Make the sauce ahead, prep the vegetables before you start cooking, and keep the heat high from the moment oil enters the wok until the noodles are plated. That sequence produces Hakka noodles worth making every single week — which, based on experience, is exactly how often they will disappear from your table once you make them correctly for the first time.

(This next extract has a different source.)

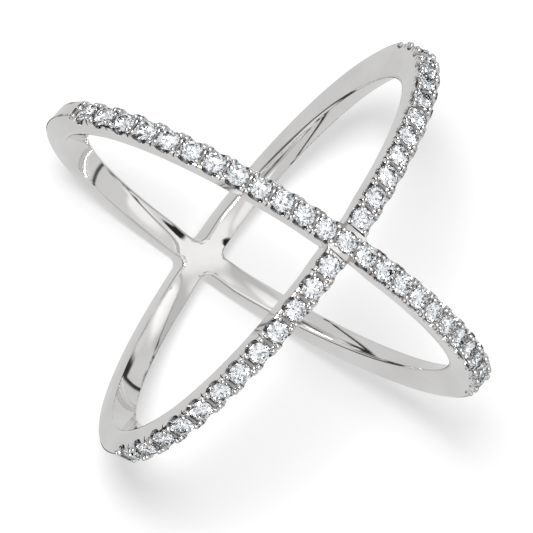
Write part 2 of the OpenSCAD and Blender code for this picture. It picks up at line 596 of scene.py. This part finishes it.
def narrow_cuts(bm, places, length):
    """Cuts across the band, much deeper than wide."""
    for y in places:
        rod_across(bm, SLIT_R, y, 0, length, SLIT_SIDES)
    for v in bm.verts:
        v.co.z *= SLIT_DEPTH / SLIT_R


def scallop_tool(bm):
    """Round cut right across the strip, which leaves a scallop in each edge beside a stone."""
    rod_across(bm, SCALLOP_R, 0, SCALLOP_R - SCALLOP_DEPTH, 2 * BAND_W, SCALLOP_SIDES)


def slit_tool(bm):
    """A slit into each edge, between the beads of a pair."""
    narrow_cuts(bm, (-BAND_W / 2, BAND_W / 2), SLIT_LENGTH)


def slot_tool(bm):
    """A slot across the band."""
    narrow_cuts(bm, (0,), SLOT_LENGTH)


def hollow_tool(bm):
    """Shallow hollow between two stones."""
    bmesh.ops.create_uvsphere(bm, u_segments=HOLLOW_SIDES, v_segments=HOLLOW_ROWS, radius=1)
    for v in bm.verts:
        v.co = Vector((v.co.x * HOLLOW_R_ALONG, v.co.y * HOLLOW_R_ACROSS, v.co.z * HOLLOW_DEPTH))


def bead_shape(bm):
    """Rounded bead on a post that runs down into the band."""
    bmesh.ops.create_uvsphere(bm, u_segments=BEAD_SIDES, v_segments=BEAD_ROWS, radius=BEAD_R)
    lift = BEAD_H - BEAD_R
    for v in bm.verts:
        v.co.z += lift if v.co.z > -NEAR else lift - SCALLOP_DEPTH - BEAD_R


# The metal

def gap_middles(row, pitch):
    """Distances half a space before and after each stone of a row, each once."""
    return sorted({round(s + way * pitch / 2, NEAR_DIGITS) for s in row for way in (-1, 1)})


def bead_places(side, row, pitch):
    """Two beads on each edge in every gap, half a pair past the ends."""
    near = (pitch - BEAD_SPLIT) / 2
    for s in row:
        for before in (-1, 1):
            for edge in (-1, 1):
                on_edge = Matrix.Translation((0, edge * BEAD_SPREAD / 2, 0))
                yield strip_frame(side, s + before * near) @ on_edge


def crossed_bands_metal():
    """Both bands, with the cuts, seats and beads of their set strips."""
    obj = new_object("crossed_bands_metal", ring_body())
    rows = ((LONG_SIDE, long_row, LONG_PITCH), (CROSS_SIDE, cross_row, CROSS_PITCH))
    gaps = [(side, s, pitch) for side, row, pitch in rows for s in gap_middles(row, pitch)]
    scallops = [strip_frame(side, s) for side, row, _ in rows for s in row if s]
    slits = [
        strip_frame(side, s) for side, s, pitch in gaps
        if BAND_W < abs(s) < SET_END[side] - pitch / 2
    ]
    hollows = [strip_frame(side, s) for side, s, _ in gaps if side == LONG_SIDE or abs(s) > SLOT_AT + NEAR]
    slots = [strip_frame(CROSS_SIDE, way * SLOT_AT) for way in (-1, 1)]
    seats = [strip_frame(side, s) for side, row, _ in rows for s in row]
    beads = [place for side, row, pitch in rows for place in bead_places(side, row, pitch)]
    for make, places, operation in (
        (scallop_tool, scallops, "DIFFERENCE"),
        (slit_tool, slits, "DIFFERENCE"),
        (hollow_tool, hollows, "DIFFERENCE"),
        (slot_tool, slots, "DIFFERENCE"),
        (seat_tool, seats, "DIFFERENCE"),
        (bead_shape, beads, "UNION"),
        (trim_tool, seats, "DIFFERENCE"),
    ):
        combine(obj, copies(make, places), operation)
    # Painted shade on the faces of the scallops and hollows
    paint_shade_in_cuts(obj, seats, hollows)
    in_metres(obj)
    obj.data.shade_smooth()
    obj.data.set_sharp_from_angle(angle=SMOOTH_ANGLE)
    obj.data.update()
    return obj


def paint_shade_in_cuts(obj, seats, hollows):
    """Marks the faces of the cuts beside each stone and of the hollows between stones, where the gold is
    darkened with painted shade.
    """
    marks = [0.0] * len(obj.data.polygons)
    for places, half_length, edge, depth, mark in (
        (seats, SCALLOP_R, BEAD_SPREAD / 2, SCALLOP_DEPTH, SCALLOP_PAINTED_SHADE),
        (hollows, HOLLOW_R_ALONG, 0, HOLLOW_DEPTH, HOLLOW_PAINTED_SHADE),
    ):
        tree = KDTree(len(places))
        for i, place in enumerate(places):
            tree.insert(place.translation, i)
        tree.balance()
        inverses = [place.inverted() for place in places]
        for f in obj.data.polygons:
            _, i, away = tree.find(f.center)
            if away > BAND_W:
                continue
            at, facing = inverses[i] @ f.center, inverses[i].to_3x3() @ f.normal
            beside = abs(at.x) < half_length and abs(at.y) > edge and abs(facing.y) < MARK_SIDEWAYS
            if beside and -depth - NEAR < at.z < -MARK_TOP:
                marks[f.index] = mark
    # How much painted shade each face gets, read by the gold's colour
    cuts = obj.data.attributes.new("cuts", "FLOAT", "FACE")
    cuts.data.foreach_set("value", marks)


# Stones

def facet_ring(bm, radius, height, count, turn):
    """A ring of facet corners, in shares of a stone's radius."""
    bmesh.ops.create_circle(
        bm, segments=count, radius=radius * STONE_R,
        matrix=Matrix.Translation((0, 0, height * STONE_R)) @ Matrix.Rotation(turn, 4, "Z"),
    )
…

Heat that wok until it smokes. Add the oil. Start tossing. And eat immediately while everything is at peak temperature, because Hakka noodles that have been sitting for ten minutes are excellent and Hakka noodles straight from the wok are genuinely extraordinary. The difference is worth the two minutes of logistics it takes to get everyone to the table before the wok comes off the heat.

Chicken Hakka Noodles

A quick and flavorful fusion dish of Indo-Chinese origin, Chicken Hakka Noodles combine high-heat stir-frying with bold sauce flavors for a restaurant-quality meal at home.
Prep Time 10 minutes
Cook Time 20 minutes
Total Time 30 minutes
Servings: 2 servings
Course: Dinner, Main Course
Cuisine: Fusion, Indo-Chinese
Calories: 600

Ingredients
  

For the Noodles and Chicken
  • 200 g hakka noodles (dried) Or substitute thin egg noodles for stir-frying.
  • 150 g boneless chicken (breast or thigh), thinly sliced Slice against the grain for tender texture.
  • 1 tablespoon neutral oil (sunflower, vegetable, or peanut oil) Not olive oil, which has too low a smoke point.
  • 1 teaspoon salt For the noodle cooking water, plus more to taste.
  • 1 teaspoon black pepper
For the Sauce
  • 1 tablespoon soy sauce Dark soy for richer color, or light soy for a saltier flavor.
  • 1 tablespoon vinegar White vinegar or rice vinegar.
  • 1 tablespoon chilli sauce Sriracha or Chinese chilli garlic sauce based on heat preference.
For the Aromatics and Vegetables
  • 2 cloves garlic, finely minced
  • 1 medium onion, thinly sliced
  • 1 medium bell pepper (red, yellow, or green), thinly sliced
  • 1 medium carrot, julienned

Method
 

Boil and Prepare the Noodles
  1. Bring a large pot of water to a rolling boil. Add 1 teaspoon of salt and the hakka noodles. Cook according to packet instructions, typically 4-6 minutes.
  2. Drain the cooked noodles and rinse with cold water for 30 seconds to stop the cooking process. Toss with a teaspoon of neutral oil to prevent sticking.
Prepare and Cook the Chicken
  1. Mix the soy sauce, vinegar, and chili sauce in a bowl.
  2. Heat a wok over high flame, add the tablespoon of oil, and when it shimmers, add the thinly sliced chicken in a single layer.
  3. Let the chicken sear for 60-90 seconds before stirring, then cook until no pink remains. Remove from the wok and set aside.
Stir-Fry the Aromatics and Vegetables
  1. Heat the wok again on high heat and add more oil if necessary. Add minced garlic, stir for 20 seconds until golden.
  2. Add sliced onion and stir for 90 seconds until slightly softened.
  3. Add julienned carrot and bell pepper, stir-frying for 2 minutes until tender-crisp.
Combine Noodles, Chicken, and Sauce
  1. Return chicken to the wok, add the oil-coated noodles, and pour the sauce over everything.
  2. Toss aggressively for 2-3 minutes until everything is evenly combined and hot. Adjust seasoning as needed.

Notes

Store leftovers in an airtight container for up to 3 days. Reheat in a hot wok with oil and water for best results.